No Minister of Foreign Affairs in France had in higher degree the
sentiment of the national dignity. Yet this is the way the Debats
expressed itself, the 16th of August, 1829, about a man who, the
next year, at the time of the glorious Algiers Expedition, was to
hold toward England language so proud and firm:--
"The manifesto of M. de Polignac comes to us from England. That is
very simple. We have a minister who scarcely knows how to speak
anything but English. It takes time to relearn one's native tongue
when one has forgotten it for many years. It appears even that one
never regains the accent in all its freedom and purity. In fact,
the English have not given us M. de Polignac; they have sold him
to us. That people understand commerce so well."
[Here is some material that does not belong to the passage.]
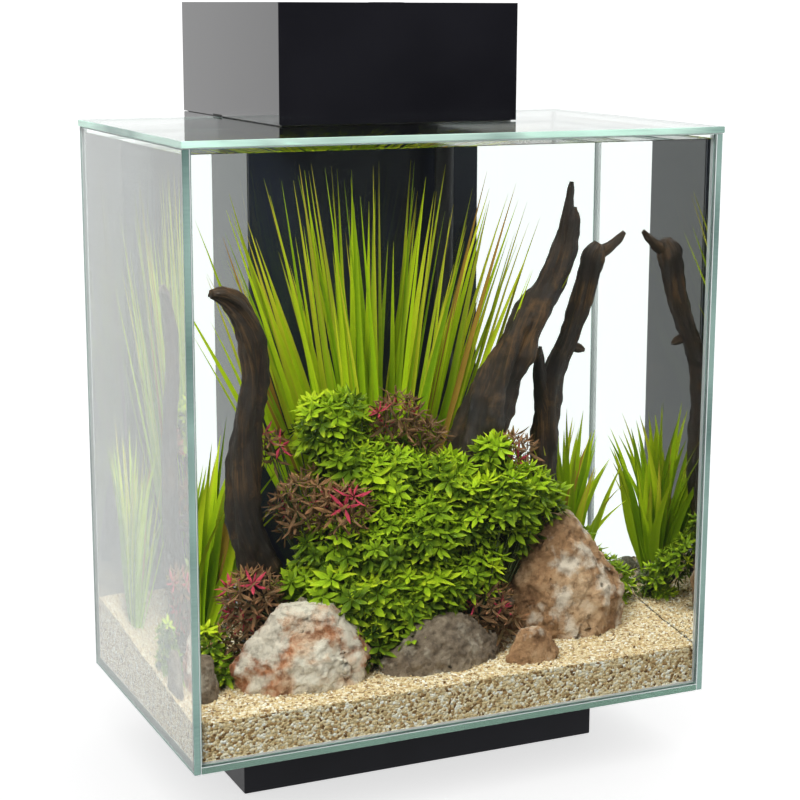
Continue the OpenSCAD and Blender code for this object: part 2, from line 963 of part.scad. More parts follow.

Despite all the violent criticisms, all the implacable hatreds by
which he was incessantly assailed, the Prince de Polignac was a
noble character, and no one should forget the justness of soul
with which, from the commencement to the end of his career, he
supported misfortune and captivity. The Viscount Sosthenes de La
Rochefoucauld, afterwards the Duke of Doudeauville, says, in his
Memoirs:--
"The purest honor, the loftiest disinterestedness, the sincerest
devotion, are not everything, there is needed a capacity for
affairs, a knowledge of men, which experience alone procures and
which even the strongest will cannot give.